Then go up to “Select” and select Modify > Expand. Expand your foreground by 10 pixels and hit “OK.”
Go up to “Edit” from the top menu and select “Fill.” Make sure that the contents are set to “Content-Aware.” What this does is fill in the foreground with a background of what might exist if there was a sky behind the landscape.
This will give you more sky background to work through when you jump to your last animation stage.
Now when you click the eye off the foreground layer, you’ll see just the sky on the entire canvas.
Stage 3: Animate Your Image
Since we want the end result to be in a video format, let’s create a new project in a standard 16 by 9 aspect ratio at 1920px (W) and 1080px (H). Photoshop comes with several Film & Video presets. For this tutorial, I’m going to select the HDTV 1080p preset.
Now with the new HDTV 1080p project open, go back to your original project and select both the layers. Using the “Move” tool, drag the layers from the canvas and drop them into the new Film & Video Project. Reposition the layers to fit into the 16 x 9 canvas.
Now, convert both layers to Smart Objects by right clicking on each layer and selecting “Convert to Smart Object.” This will enable you to animate and transform each layer independently without losing any further quality of the image.

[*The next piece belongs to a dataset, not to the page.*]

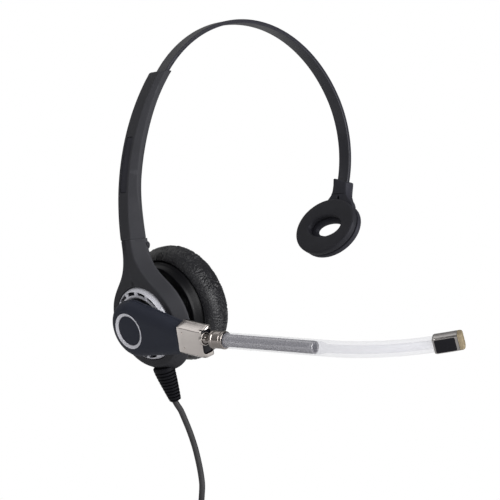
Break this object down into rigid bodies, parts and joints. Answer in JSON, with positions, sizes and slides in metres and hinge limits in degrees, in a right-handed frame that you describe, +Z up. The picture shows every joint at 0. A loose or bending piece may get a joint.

Note: If you do not convert to a Smart Object, you will not be able to animate.
Go up to “Window” and select “Timeline.” Click on the “Create Video Timeline” button. This will bring your layers into a timeline where you can then add keyframes to begin animation.
The key to the parallax effect is animating the landscape (foreground) differently than the sky (the background). So first, let’s scale the landscape up and then we will scale and rotate the sky. To begin, click the arrow next to the landscape (foreground) layer. Click on the toggle animation icon next to “Transform” to create the first keyframe at the beginning of the clip. Then pull the current time indicator (the CTI) to the end of the timeline.
Hit ctrl+T (on a PC) or cmd+T (on a MAC) to activate the Transform tools. Now let’s scale up and reposition the landscape. You’ll need to select the Move tool and Photoshop will ask you if you want to place the file. Hit “Place.” Now when we pull the CTI back to the beginning of the timeline and hit play, you’ll see the foreground animate.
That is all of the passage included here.